Source material =

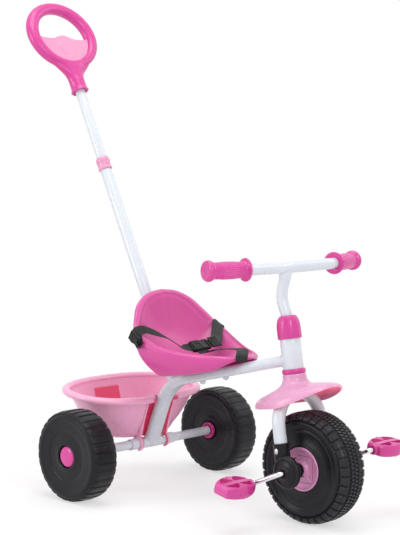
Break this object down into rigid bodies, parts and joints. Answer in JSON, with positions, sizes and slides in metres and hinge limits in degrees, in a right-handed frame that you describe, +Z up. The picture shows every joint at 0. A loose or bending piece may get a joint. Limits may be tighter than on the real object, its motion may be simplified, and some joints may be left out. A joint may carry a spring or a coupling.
{
  "type": "toddler tricycle with push bar",
  "caption": "Child's tricycle with a belted bucket seat, pedals on the front wheel, a tipping rear bucket and a telescoping push bar with a ring handle.",
  "frame": {"origin": "on the floor, under the centre of the whole tricycle's bounding box, with all three wheels standing on Z = 0", "axes": "+X points forwards, +Y to the rider's left, +Z up"},
  "size_m": [0.8887, 0.475, 1.0349],
  "materials": {
    "white_paint": "gloss white powder coat",
    "magenta_plastic": "moulded, satin gloss",
    "pink_plastic": "moulded, satin gloss",
    "black_plastic": "blow-moulded, semi-matt",
    "black_webbing": "woven webbing",
    "zinc_steel": "zinc plated",
    "chromed_steel": "bright chrome"
  },
  "bodies": {
    "frame": {"main_tube": "white_paint", "rear_axle_tube": "white_paint", "rear_axle_rod": "zinc_steel", "frame_screw_right": "zinc_steel", "frame_screw_left": "zinc_steel", "head_tube": "white_paint", "head_ring": "magenta_plastic", "head_cap": "magenta_plastic", "seat": "magenta_plastic", "seat_bolt_1": "zinc_steel", "seat_bolt_2": "zinc_steel", "seat_nut_1": "zinc_steel", "seat_nut_2": "zinc_steel", "belt_right": "black_webbing", "belt_left": "black_webbing", "belt_crotch": "black_webbing", "buckle_socket": "black_plastic", "buckle_tongue": "black_plastic", "push_bar_lower": "white_paint", "push_bar_collar": "pink_plastic", "lock_washer_right": "zinc_steel", "lock_washer_left": "zinc_steel"},
    "push_bar": {"push_bar_upper": "white_paint", "ring_handle": "magenta_plastic", "handle_panel": "pink_plastic"},
    "steering": {"fork": "white_paint", "handlebar": "white_paint", "grip_left": "magenta_plastic", "grip_right": "magenta_plastic", "fender": "pink_plastic", "fork_bracket_right": "black_plastic", "fork_bracket_left": "black_plastic", "fork_rivet_right": "zinc_steel", "fork_rivet_left": "zinc_steel"},
    "front_wheel": {"front_wheel": "black_plastic", "front_hub_right": "pink_plastic", "front_hub_left": "pink_plastic", "crank": "chromed_steel", "pedal_cap_right": "zinc_steel", "pedal_cap_left": "zinc_steel"},
    "pedal_right": {"pedal_right": "magenta_plastic"},
    "pedal_left": {"pedal_left": "magenta_plastic"},
    "rear_wheel_right": {"rear_wheel_right": "black_plastic", "hub_cap_right": "magenta_plastic", "wheel_bush_right": "magenta_plastic"},
    "rear_wheel_left": {"rear_wheel_left": "black_plastic", "hub_cap_left": "magenta_plastic", "wheel_bush_left": "magenta_plastic"},
    "bucket": {"bucket": "pink_plastic"}
  },
  "joints": [
    {"name": "push_bar_slide", "type": "slide", "parent": "frame", "child": "push_bar", "axis": [-0.4446, 0, 0.8957], "range_m": [-0.15, 0]},
    {"name": "steering_turn", "type": "hinge", "parent": "frame", "child": "steering", "pos_m": [0.31913, 0, 0.10446], "axis": [-0.1736, 0, 0.9848], "range_deg": [-45, 45]},
    {"name": "front_wheel_spin", "type": "hinge", "parent": "steering", "child": "front_wheel", "pos_m": [0.33636, 0, 0.1075], "axis": [0, 1, 0], "continuous": true},
    {"name": "pedal_right_spin", "type": "hinge", "parent": "front_wheel", "child": "pedal_right", "pos_m": [0.28155, -0.11378, 0.0831], "axis": [0, 1, 0], "continuous": true},
    {"name": "pedal_left_spin", "type": "hinge", "parent": "front_wheel", "child": "pedal_left", "pos_m": [0.39117, 0.11378, 0.1319], "axis": [0, 1, 0], "continuous": true},
    {"name": "rear_wheel_right_spin", "type": "hinge", "parent": "frame", "child": "rear_wheel_right", "pos_m": [-0.10964, -0.2065, 0.0925], "axis": [0, 1, 0], "continuous": true},
    {"name": "rear_wheel_left_spin", "type": "hinge", "parent": "frame", "child": "rear_wheel_left", "pos_m": [-0.10964, 0.2065, 0.0925], "axis": [0, 1, 0], "continuous": true},
    {"name": "bucket_tip", "type": "hinge", "parent": "frame", "child": "bucket", "pos_m": [-0.10964, 0, 0.0925], "axis": [0, -1, 0], "range_deg": [0, 45]}
  ]
}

Exercise =
Using the listing above, pull out all lines that hold the word "bodies".

Output for this task =
Break this object down into rigid bodies, parts and joints. Answer in JSON, with positions, sizes and slides in metres and hinge limits in degrees, in a right-handed frame that you describe, +Z up. The picture shows every joint at 0. A loose or bending piece may get a joint. Limits may be tighter than on the real object, its motion may be simplified, and some joints may be left out. A joint may carry a spring or a coupling.
  "bodies": {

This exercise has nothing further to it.